Thoughts on Original Sin by Tatha Wiley (2002) 4C

Anselm of Canterbury (d. 1109) considered Original Sin when feudalism reigned.  The keystones of feudalism were obedience and honor.  So the Lord was the first Lord.  Adam was the first subject of the Lord.  Adam disobeyed and so dishonored his Master.

One can almost feel the flutter as the ladies of the court looked up from their illuminated manuscripts, decorated in indigo and gold, to hear Anselm speak in that wonderful Medieval way.  One can almost smell the warning to the knights and dukes, always conniving in their service of the king: Disobey and you will be cast from the Eden that is England.

The price – the retribution – for Adam’s insult was to “no longer have the Lord as Master”.  As soon as the Eden disappeared behind the flaming sword, the descendants of Adam and Eve no longer had the supernatural gift (a faculty “of spirit”) of “Original Justice”.  This supernatural gift permitted the reason and will (the highest faculties “of nature”) to fulfill the transcendent purpose of humans: First, to obey God.  Second, keep justice.

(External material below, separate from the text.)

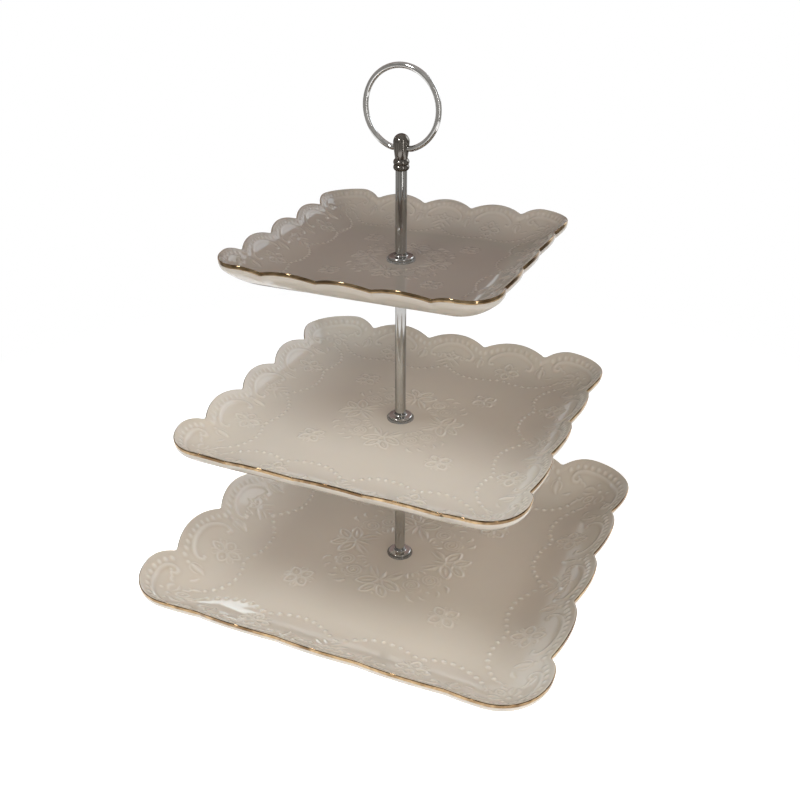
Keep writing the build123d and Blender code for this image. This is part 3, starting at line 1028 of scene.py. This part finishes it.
def add_disc(name, rings, count=96):
    """Flat disc on the floor's level, from rings of vertices."""
    vertices = [(0.0, 0.0, 0.0)]
    faces = []
    for reach in rings:
        for index in range(count):
            turn = 2 * pi * index / count
            vertices.append((reach * cos(turn), reach * sin(turn), 0.0))
    for index in range(count):
        following = (index + 1) % count
        faces.append((0, 1 + index, 1 + following))
        for ring in range(len(rings) - 1):
            near, far = 1 + ring * count, 1 + (ring + 1) * count
            faces.append((near + index, far + index, far + following, near + following))
    return add_mesh(name, vertices, faces)


def background_rays(nodes):
    """1 for the rays that see the background: camera, reflection and refraction rays."""
    rays = nodes.add("LightPath")
    seen = nodes.math("MAXIMUM", rays.outputs["Is Camera Ray"], rays.outputs["Is Glossy Ray"])
    return nodes.math("MAXIMUM", seen, rays.outputs["Is Transmission Ray"])


def add_floor():
    """Pale floor that keeps the stand's soft shadow and fades to the white backdrop."""
    floor = add_disc("floor", FLOOR_RINGS)
    material, nodes, surface, place = bare_material("pale_floor")
    seen = background_rays(nodes)
    matte = nodes.add("BsdfDiffuse", {"Color": FLOOR_GREY})
    lift = nodes.add("Emission")
    lifted = nodes.math("MULTIPLY", nodes.math("MAXIMUM", seen, UNSEEN_LIFT), FLOOR_LIFT)
    nodes.link(lifted, lift.inputs["Strength"])
    lit = nodes.add("AddShader")
    nodes.link(matte.outputs["BSDF"], lit.inputs[0])
    nodes.link(lift.outputs["Emission"], lit.inputs[1])
    white = nodes.add("Emission")
    nodes.link(nodes.math("MAXIMUM", seen, UNSEEN_WHITE), white.inputs["Strength"])
    fade = nodes.remap(nodes.length(place), *FLOOR_FADE, 0.0, 1.0, smooth=True)
    nodes.link(nodes.mix_shaders(fade, lit.outputs[0], white.outputs[0]), surface)
    floor.data.materials.append(material)


def add_screen(name, vertices, faces, dark, light):
    """Grey studio screen out of the camera's sight, which metal and glaze mirror."""
    screen = add_mesh(name, vertices, faces)
    screen.visible_camera = False
    screen.visible_shadow = False
    screen.visible_diffuse = False
    material, nodes, surface, place = bare_material(name)
    folds = nodes.noise(place, 2.0, 2.0)
    glow = nodes.add("Emission")
    nodes.link(nodes.blend(folds, 0.3, 0.7, (*dark, 1), (*light, 1)), glow.inputs["Color"])
    nodes.link(glow.outputs["Emission"], surface)
    screen.data.materials.append(material)
    return screen


def add_curtain(name, middle, spread, low, high, dark, light, reach):
    """Upright curtain on an arc round the stand."""
    count = 48
    vertices = []
    faces = []
    for index in range(count + 1):
        turn = radians(middle - spread / 2 + spread * index / count)
        for z in (low, (low + high) / 2, high):
            vertices.append((reach * cos(turn), reach * sin(turn), z))
    for index in range(count):
        for row in range(2):
            corner = 3 * index + row
            faces.append((corner, corner + 3, corner + 4, corner + 1))
    return add_screen(name, vertices, faces, dark, light)


def add_ceiling(level, dark, light, reach):
    """Square ceiling over the curtains."""
    vertices = [(x * reach, y * reach, level) for x, y in ((-1, -1), (1, -1), (1, 1), (-1, 1))]
    add_screen("ceiling", vertices, [(0, 1, 2, 3)], dark, light)


def add_softbox(name, azimuth, elevation, size, watts, tint):
    """Soft area lamp on a sphere round the stand, hidden from reflections."""
    lamp = bpy.data.lights.new(name, "AREA")
    lamp.shape = "RECTANGLE"
    lamp.size, lamp.size_y = size
    lamp.energy = watts
    lamp.color = tint
    softbox = add_object(name, lamp)
    around, up = radians(azimuth), radians(elevation)
    away = Vector((cos(around) * cos(up), sin(around) * cos(up), sin(up)))
    softbox.location = Vector((0, 0, LAMP_CENTRE)) + LAMP_DISTANCE * away
    softbox.rotation_euler = away.to_track_quat("Z", "Y").to_euler()
    softbox.visible_glossy = False
    return softbox


def link_light(source, state, *objects):
    """Lets a lamp or board serve some objects alone, or keeps its light off them."""
    group = bpy.data.collections.new(f"{source.name}_link")
    source.light_linking.receiver_collection = group
    for index, item in enumerate(objects):
        group.objects.link(item)
        group.collection_objects[index].light_linking.link_state = state


def light_world():
    """White backdrop for the camera and for reflections, softer light for the surfaces."""
    world = bpy.data.worlds.new("studio")
    scene.world = world
    world.use_nodes = True
    nodes = Nodes(world.node_tree)
    output = nodes.add("OutputWorld")
    light = nodes.add("Background", {"Color": AMBIENT_TINT, "Strength": AMBIENT})
    white = nodes.add("Background", {"Color": (1, 1, 1, 1)})
    seen = background_rays(nodes)
    both = nodes.mix_shaders(seen, light.outputs[0], white.outputs[0])
    nodes.link(both, output.inputs["Surface"])


# -------- everything together
add_camera()
light_world()
add_floor()
for name, values in CURTAINS.items():
    add_curtain(name, *values)
boards = [add_curtain(name, *values) for name, values in BOARDS.items()]
add_ceiling(*CEILING)
for name, values in SHARED_LAMPS.items():
    add_softbox(name, *values)
lower_lamps = [add_softbox(name, *values) for name, values in LOWER_LAMPS.items()]
upper_lamps = [add_softbox(name, *values) for name, values in UPPER_LAMPS.items()]
# two lamps that chrome and glaze do mirror
glint = add_softbox("glint", *GLINT)
glint.visible_glossy = True
glint.visible_diffuse = False
strip = add_softbox("strip", *STRIP)
strip.visible_glossy = True

relief, crest = make_ornament()
plate_materials = [glaze_material(), gilt_material(), bisque_material()]
bottom, middle, top = (build_plate(name, relief, crest, plate_materials) for name in PLATES)
finish_column()
for lamp in lower_lamps:
    link_light(lamp, "EXCLUDE", top)
for lamp in upper_lamps:
    link_light(lamp, "EXCLUDE", bottom, middle)
for board in boards:
    link_light(board, "INCLUDE", bottom)

scene.view_settings.view_transform = "Standard"

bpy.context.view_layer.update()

Adam and Eve’s transgression was an act of “freedom” that covered over the true nature of “freedom”; “the absence of sin”.  In concert with Paul, Anselm concluded that “in Adam, all sinned” (Romans 5:12).

With the coming of Jesus the Messiah, freedom is restored.  His sacraments pour Sanctifying Grace into the faculties of the spirit.  Eat his flesh.  Drink his blood.  Look at those illuminations.  They tell the story in purple and gold.